He has spent seven years in Prison. But he has never been sentenced by a competent court of law. Neither has he been convicted.
Wilson Kambonje, 45, is a murder suspect at Mzuzu Prison who, since February 15 2010, has been serving jail without trial.
“I think I have been doomed to death,” he said in an interview when we visited him on Monday.
Kambonje comes from Thoko Village, Traditional Authority (T/A) Nkhokwe in Machinga. He was a tenant at Bolero in Rumphi when he is alleged to have committed the crime.
He recalls to have stabbed an individual in self-defense during a fight that erupted at a drinking joint over a woman.
“All of my life, I have never committed any crime. This was the first one. I did it because I was defending myself from a mob that attacked me for dating a woman they wanted,” he explains.
Kambonje was arrested by the police at Bolero. He was then sent to Rumphi Police Station where he spent 10 days before being remanded at Mzuzu Prison.
“The case has never gone to court,” he says, adding: “I am surprised why they are keeping me here when I have not been found guilty.”
Kambonje says he wants justice to prevail. He also feels his human rights have been violated.
“All I want is to go through trial for justice. If not, I should be transferred to my home district where my relatives can visit me without problems,” says the married father of two.
He says since imprisonment he has not been visited by relatives.
“They can’t manage to travel all the way to Mzuzu without my support. I was the breadwinner for the family,” he says.
Northern Region Malawi Prison Service (MPS) spokesperson Austin Mwasangwale confirmed Kambonje’s narrative.
Mwasangwale says the facility has several other inmates in a similar predicament, including the longest murder remandee Zimema Nyoni from Mzimba.
“The interesting part about Nyoni is that he was granted bail by the High Court in Mzuzu in 2008, but his family refused to be surety on account that he is suspected to have murdered a relative,” he says.
Mzuzu Prison has 827 inmates. Out of these, 84 are on remand, with 39 of them suspected of murder.
MPS national spokesperson Smart Maliro asked for more time to give national statistics.
But Centre for Human Rights Education Advice and Assistance (Chreaa) executive director Victor Chagunyuka Mhango says his organisation found that the country has over 1 000 homicide remandees in various prisons.
“He [Kambonje] is not the only one. There are so many of them in such a situation. Some of them have stayed for over 13 years waiting for their time to go to court.

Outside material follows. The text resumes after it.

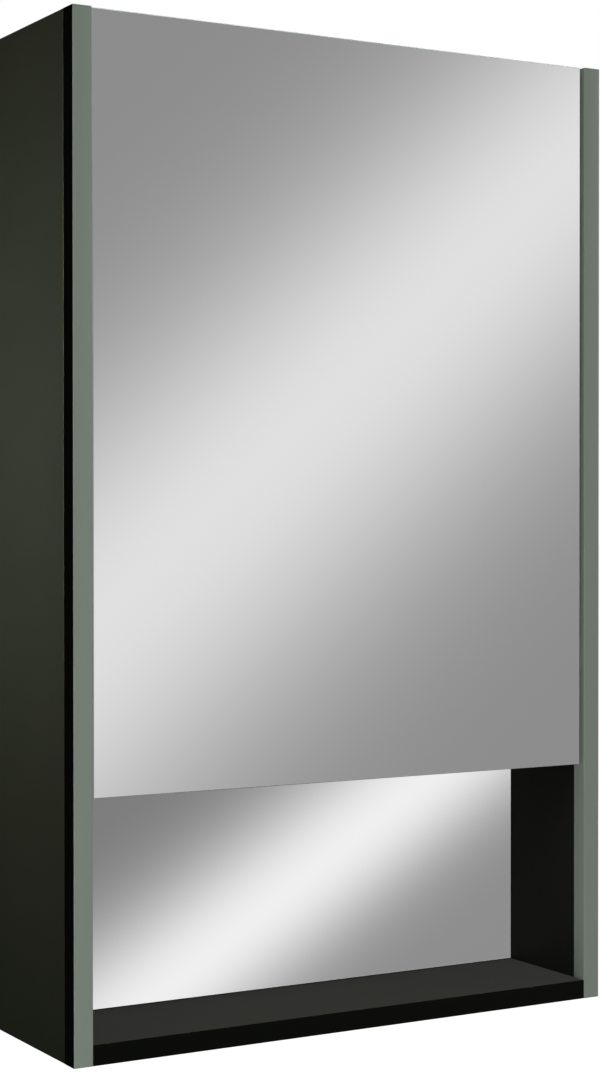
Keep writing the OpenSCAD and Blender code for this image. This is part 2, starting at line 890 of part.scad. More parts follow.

“There are some who were tried by the High Court six years ago and are still waiting for judgement,” he says.
Mhango says Kambonje’s case is an example of a justice system that favours the rich.
He says people that cannot afford legal representation stay long in prison unlike those that can afford one.
Even after acquittal, he says such type of people do not seek compensation because they can’t afford a lawyer.
“In other words, our criminal justice system is not responsive to issues of the poor. It is responsive to the rich,” he says.
Worse still, Mhango says Kambonje is vulnerable because he is in a distant city from his home district.
“Being a prisoner you are vulnerable because you can’t get what you want. But for him, it is worse because people from home can’t visit him; and in the event that prisons don’t have food, he will stay hungry,” he says.
“But this person is still on remand. In other words, he is supposed to be treated as an innocent person until he is proven guilty,” he adds.
Mhango says the only solution for Kambonje is to get legal representation.
“The only lawyers who can represent him for free are legal aid lawyers. The problem with legal aid lawyers is that they are few with minimal resources,” he says.
Mzuzu-based Knowledge of the Laws of the Land (Knoll) executive director Christon Ghambi says such cases can be minimised if inmates had knowledge of the laws.
“Knowledge gap on the country’s laws among inmates is contributing to violations of human rights. Some of the inmates are not aware that they can appeal for cases or apply for bail. As such, they end up rotting in jail,” he says.
According to him, any person can apply for bail without necessarily engaging lawyers. He cites Section 118 of the Criminal Procedure and Evidence Code which can be used by anyone to apply for bail.
On the other hand, Maliro says MPS is aware of the state of affairs in prisons. He, however, says knowledge transfer to the inmates is a shared responsibility as it cuts across a number of stakeholders.
“It is pleasing that the MPS has taken a huge step towards addressing the situation. The Service has so far trained own paralegals both at certificate and diploma levels totaling to 19.
“Most of these paralegals have already been sent to respective stations since two years ago and results coming from these stations are very encouraging.
“As for Mzuzu, a paralegal officer has already been identified and will be travelling there in due course.
“But the concerns [that suspects stay long in prison without trial] can be treated by other stakeholders not necessarily by prisons,” he says.